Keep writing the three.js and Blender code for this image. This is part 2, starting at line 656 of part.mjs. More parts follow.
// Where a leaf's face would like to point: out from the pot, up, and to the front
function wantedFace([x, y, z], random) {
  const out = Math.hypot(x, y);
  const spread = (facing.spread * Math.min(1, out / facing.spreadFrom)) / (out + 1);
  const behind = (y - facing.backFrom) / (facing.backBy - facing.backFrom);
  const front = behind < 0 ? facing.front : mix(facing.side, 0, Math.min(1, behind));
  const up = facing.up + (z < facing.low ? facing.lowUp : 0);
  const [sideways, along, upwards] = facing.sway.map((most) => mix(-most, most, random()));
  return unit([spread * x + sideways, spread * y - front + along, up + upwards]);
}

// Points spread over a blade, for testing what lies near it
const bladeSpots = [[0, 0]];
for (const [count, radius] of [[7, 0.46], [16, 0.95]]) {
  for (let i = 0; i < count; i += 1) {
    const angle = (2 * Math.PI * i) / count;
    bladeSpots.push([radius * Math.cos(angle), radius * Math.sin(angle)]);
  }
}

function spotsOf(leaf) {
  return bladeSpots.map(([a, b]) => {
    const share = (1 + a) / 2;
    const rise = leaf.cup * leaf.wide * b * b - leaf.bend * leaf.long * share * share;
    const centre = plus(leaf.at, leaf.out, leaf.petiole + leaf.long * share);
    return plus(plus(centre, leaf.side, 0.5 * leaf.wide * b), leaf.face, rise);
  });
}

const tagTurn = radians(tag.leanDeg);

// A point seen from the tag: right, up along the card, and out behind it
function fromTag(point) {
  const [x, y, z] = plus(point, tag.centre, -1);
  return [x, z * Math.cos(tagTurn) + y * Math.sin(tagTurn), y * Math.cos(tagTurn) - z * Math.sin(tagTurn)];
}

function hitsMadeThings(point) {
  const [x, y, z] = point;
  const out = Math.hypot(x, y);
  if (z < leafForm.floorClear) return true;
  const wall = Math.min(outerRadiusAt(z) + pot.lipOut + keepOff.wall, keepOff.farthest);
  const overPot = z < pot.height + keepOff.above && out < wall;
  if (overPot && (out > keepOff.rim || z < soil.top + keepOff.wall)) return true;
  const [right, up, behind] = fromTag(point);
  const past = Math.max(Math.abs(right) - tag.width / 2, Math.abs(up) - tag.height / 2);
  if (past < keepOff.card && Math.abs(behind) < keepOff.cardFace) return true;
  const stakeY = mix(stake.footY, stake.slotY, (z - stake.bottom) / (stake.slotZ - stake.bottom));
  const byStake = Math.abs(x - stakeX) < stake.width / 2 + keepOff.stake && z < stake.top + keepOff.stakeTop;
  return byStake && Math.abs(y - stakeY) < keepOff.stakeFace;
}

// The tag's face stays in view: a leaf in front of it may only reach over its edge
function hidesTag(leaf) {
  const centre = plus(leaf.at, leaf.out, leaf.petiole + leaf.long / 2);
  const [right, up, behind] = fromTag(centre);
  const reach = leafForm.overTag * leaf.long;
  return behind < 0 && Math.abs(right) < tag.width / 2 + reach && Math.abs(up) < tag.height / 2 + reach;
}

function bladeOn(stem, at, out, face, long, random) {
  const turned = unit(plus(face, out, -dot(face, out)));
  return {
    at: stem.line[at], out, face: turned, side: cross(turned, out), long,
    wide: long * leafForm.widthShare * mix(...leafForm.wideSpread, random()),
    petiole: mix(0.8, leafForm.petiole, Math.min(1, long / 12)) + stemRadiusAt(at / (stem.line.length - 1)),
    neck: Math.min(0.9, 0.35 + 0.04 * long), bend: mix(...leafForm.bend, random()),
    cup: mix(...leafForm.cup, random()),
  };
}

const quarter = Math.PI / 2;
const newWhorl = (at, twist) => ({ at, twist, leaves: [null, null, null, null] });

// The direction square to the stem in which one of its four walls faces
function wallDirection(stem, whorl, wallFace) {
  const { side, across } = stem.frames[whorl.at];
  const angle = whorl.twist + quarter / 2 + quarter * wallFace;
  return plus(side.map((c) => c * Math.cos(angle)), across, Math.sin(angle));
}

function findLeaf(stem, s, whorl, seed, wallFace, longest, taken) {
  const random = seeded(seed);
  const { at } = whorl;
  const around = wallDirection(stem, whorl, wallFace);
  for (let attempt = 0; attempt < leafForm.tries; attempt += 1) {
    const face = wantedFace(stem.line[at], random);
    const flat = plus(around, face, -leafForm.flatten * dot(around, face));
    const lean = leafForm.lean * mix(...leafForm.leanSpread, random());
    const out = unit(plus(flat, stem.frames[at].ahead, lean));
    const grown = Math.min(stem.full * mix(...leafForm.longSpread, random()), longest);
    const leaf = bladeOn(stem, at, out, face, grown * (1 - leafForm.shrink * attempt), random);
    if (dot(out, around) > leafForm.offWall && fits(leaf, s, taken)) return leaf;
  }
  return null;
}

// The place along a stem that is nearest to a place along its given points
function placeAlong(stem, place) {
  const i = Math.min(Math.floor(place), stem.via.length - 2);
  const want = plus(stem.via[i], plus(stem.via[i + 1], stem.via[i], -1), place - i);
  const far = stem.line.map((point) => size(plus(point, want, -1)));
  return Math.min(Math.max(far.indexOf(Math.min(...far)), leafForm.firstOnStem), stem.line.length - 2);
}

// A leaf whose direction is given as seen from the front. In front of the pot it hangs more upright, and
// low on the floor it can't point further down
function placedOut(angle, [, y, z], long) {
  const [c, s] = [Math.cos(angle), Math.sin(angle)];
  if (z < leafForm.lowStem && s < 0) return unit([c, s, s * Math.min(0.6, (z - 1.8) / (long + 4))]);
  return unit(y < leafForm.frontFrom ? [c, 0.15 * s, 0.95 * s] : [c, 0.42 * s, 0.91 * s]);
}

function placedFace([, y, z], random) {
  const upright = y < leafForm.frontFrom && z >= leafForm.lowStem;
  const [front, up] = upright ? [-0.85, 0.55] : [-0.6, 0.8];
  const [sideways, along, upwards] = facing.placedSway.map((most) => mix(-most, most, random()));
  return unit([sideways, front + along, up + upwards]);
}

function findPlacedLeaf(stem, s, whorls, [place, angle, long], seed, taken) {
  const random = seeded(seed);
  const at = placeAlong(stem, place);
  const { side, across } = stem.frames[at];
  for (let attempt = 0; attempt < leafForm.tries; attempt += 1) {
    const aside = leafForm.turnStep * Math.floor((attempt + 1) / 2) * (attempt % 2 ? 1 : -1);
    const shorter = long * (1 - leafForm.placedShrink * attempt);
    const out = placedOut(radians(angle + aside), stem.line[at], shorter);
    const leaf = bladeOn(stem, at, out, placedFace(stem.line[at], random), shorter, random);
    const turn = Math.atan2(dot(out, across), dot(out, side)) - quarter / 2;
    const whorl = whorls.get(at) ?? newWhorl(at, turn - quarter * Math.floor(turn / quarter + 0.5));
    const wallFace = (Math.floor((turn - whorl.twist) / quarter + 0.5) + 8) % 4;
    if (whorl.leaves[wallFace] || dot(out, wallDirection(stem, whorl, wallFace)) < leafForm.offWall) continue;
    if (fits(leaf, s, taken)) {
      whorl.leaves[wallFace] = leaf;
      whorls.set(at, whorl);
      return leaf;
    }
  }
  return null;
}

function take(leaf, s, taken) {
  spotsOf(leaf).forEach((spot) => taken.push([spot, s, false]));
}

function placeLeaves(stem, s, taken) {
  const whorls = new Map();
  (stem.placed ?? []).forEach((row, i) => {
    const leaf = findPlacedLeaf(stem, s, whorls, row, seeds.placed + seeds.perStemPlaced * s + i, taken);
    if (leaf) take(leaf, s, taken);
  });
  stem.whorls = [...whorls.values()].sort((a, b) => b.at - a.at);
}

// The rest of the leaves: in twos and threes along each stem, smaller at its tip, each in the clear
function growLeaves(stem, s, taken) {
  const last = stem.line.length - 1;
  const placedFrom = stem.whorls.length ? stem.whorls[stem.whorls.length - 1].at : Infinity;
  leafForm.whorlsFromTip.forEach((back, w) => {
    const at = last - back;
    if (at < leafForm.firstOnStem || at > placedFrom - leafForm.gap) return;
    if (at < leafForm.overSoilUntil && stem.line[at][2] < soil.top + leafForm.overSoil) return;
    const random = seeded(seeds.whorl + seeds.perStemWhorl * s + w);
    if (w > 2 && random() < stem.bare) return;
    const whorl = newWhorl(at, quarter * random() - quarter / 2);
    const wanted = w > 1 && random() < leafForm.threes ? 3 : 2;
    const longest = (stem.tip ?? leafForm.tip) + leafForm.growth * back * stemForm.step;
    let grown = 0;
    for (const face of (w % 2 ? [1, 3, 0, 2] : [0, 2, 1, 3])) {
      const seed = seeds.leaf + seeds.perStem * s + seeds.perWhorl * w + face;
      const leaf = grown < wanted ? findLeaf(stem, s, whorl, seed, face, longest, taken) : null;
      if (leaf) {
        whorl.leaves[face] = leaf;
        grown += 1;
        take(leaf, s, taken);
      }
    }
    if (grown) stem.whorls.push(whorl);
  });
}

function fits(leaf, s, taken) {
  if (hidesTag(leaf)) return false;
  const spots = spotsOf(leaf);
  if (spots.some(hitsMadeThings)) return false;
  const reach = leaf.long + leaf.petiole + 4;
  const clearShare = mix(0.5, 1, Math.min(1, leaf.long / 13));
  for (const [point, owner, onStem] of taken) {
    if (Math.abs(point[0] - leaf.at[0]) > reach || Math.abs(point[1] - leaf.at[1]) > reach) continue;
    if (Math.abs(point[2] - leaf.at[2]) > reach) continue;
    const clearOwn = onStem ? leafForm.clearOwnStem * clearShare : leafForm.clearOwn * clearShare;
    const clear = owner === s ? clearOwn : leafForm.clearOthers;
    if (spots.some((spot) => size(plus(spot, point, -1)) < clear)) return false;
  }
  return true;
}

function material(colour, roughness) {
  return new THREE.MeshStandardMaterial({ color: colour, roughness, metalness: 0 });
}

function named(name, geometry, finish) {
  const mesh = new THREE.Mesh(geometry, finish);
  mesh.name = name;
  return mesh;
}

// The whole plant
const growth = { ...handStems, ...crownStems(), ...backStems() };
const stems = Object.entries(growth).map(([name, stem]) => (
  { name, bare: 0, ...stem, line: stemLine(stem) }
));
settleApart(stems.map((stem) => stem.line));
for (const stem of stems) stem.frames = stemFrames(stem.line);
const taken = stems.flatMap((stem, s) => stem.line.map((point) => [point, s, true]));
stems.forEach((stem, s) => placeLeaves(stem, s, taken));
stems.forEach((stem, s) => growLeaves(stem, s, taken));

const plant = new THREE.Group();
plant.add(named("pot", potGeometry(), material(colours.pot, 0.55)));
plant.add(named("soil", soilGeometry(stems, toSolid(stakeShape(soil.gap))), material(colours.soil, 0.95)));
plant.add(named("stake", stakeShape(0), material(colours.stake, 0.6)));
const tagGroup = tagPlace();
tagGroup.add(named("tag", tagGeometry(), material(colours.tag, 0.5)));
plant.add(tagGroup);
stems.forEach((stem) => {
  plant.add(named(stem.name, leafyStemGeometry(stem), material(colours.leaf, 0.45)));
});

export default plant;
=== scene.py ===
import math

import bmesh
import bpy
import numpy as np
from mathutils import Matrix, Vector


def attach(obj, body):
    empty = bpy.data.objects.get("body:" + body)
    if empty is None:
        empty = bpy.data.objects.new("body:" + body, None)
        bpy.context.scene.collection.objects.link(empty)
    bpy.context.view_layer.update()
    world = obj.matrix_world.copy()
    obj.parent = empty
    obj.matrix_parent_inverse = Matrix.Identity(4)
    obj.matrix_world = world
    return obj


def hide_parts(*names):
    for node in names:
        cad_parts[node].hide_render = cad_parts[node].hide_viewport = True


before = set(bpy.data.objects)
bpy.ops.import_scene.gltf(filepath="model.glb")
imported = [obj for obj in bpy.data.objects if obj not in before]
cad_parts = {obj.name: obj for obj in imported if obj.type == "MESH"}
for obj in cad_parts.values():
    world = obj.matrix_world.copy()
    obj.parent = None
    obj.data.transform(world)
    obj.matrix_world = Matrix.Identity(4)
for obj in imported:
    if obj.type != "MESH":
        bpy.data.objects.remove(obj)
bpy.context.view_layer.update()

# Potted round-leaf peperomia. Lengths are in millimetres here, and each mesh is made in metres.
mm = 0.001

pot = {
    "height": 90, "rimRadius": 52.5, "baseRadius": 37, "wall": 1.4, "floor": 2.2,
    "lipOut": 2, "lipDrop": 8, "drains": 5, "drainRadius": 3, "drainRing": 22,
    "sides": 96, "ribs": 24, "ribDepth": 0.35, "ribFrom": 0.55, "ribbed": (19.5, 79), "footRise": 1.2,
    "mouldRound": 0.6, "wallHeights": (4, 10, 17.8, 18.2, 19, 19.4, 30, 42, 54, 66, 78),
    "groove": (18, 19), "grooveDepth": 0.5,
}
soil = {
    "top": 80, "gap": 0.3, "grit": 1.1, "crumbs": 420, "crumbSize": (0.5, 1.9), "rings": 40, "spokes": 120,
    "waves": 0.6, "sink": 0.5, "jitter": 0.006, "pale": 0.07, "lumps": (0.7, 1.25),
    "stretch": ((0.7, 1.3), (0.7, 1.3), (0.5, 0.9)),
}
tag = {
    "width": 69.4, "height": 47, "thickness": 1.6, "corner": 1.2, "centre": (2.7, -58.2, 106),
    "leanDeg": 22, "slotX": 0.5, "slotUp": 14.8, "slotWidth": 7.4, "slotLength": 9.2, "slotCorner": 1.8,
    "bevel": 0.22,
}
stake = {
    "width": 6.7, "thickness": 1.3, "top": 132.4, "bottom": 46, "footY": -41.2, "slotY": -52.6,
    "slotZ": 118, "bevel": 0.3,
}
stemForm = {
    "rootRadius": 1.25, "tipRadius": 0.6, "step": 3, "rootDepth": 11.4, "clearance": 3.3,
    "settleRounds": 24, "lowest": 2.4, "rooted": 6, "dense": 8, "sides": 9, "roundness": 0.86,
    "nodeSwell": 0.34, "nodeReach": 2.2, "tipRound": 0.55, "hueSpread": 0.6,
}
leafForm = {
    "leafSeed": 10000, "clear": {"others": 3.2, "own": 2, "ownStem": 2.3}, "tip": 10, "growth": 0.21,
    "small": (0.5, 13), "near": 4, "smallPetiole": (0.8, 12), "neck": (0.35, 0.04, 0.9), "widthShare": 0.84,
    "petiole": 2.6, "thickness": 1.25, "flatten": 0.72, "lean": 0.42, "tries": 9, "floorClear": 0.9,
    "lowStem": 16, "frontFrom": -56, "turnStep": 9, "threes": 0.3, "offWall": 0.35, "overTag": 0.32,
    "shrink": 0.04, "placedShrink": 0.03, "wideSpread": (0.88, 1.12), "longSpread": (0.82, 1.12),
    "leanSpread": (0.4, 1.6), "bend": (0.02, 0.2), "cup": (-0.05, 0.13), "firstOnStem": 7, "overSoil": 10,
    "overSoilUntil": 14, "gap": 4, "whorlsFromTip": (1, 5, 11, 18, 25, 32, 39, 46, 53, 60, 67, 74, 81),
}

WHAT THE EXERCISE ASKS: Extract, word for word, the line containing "The whole plant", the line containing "bpy.data.objects.remove(obj)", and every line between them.

THE COMPLETED TASK:
// The whole plant
const growth = { ...handStems, ...crownStems(), ...backStems() };
const stems = Object.entries(growth).map(([name, stem]) => (
  { name, bare: 0, ...stem, line: stemLine(stem) }
));
settleApart(stems.map((stem) => stem.line));
for (const stem of stems) stem.frames = stemFrames(stem.line);
const taken = stems.flatMap((stem, s) => stem.line.map((point) => [point, s, true]));
stems.forEach((stem, s) => placeLeaves(stem, s, taken));
stems.forEach((stem, s) => growLeaves(stem, s, taken));

const plant = new THREE.Group();
plant.add(named("pot", potGeometry(), material(colours.pot, 0.55)));
plant.add(named("soil", soilGeometry(stems, toSolid(stakeShape(soil.gap))), material(colours.soil, 0.95)));
plant.add(named("stake", stakeShape(0), material(colours.stake, 0.6)));
const tagGroup = tagPlace();
tagGroup.add(named("tag", tagGeometry(), material(colours.tag, 0.5)));
plant.add(tagGroup);
stems.forEach((stem) => {
  plant.add(named(stem.name, leafyStemGeometry(stem), material(colours.leaf, 0.45)));
});

export default plant;
=== scene.py ===
import math

import bmesh
import bpy
import numpy as np
from mathutils import Matrix, Vector


def attach(obj, body):
    empty = bpy.data.objects.get("body:" + body)
    if empty is None:
        empty = bpy.data.objects.new("body:" + body, None)
        bpy.context.scene.collection.objects.link(empty)
    bpy.context.view_layer.update()
    world = obj.matrix_world.copy()
    obj.parent = empty
    obj.matrix_parent_inverse = Matrix.Identity(4)
    obj.matrix_world = world
    return obj


def hide_parts(*names):
    for node in names:
        cad_parts[node].hide_render = cad_parts[node].hide_viewport = True


before = set(bpy.data.objects)
bpy.ops.import_scene.gltf(filepath="model.glb")
imported = [obj for obj in bpy.data.objects if obj not in before]
cad_parts = {obj.name: obj for obj in imported if obj.type == "MESH"}
for obj in cad_parts.values():
    world = obj.matrix_world.copy()
    obj.parent = None
    obj.data.transform(world)
    obj.matrix_world = Matrix.Identity(4)
for obj in imported:
    if obj.type != "MESH":
        bpy.data.objects.remove(obj)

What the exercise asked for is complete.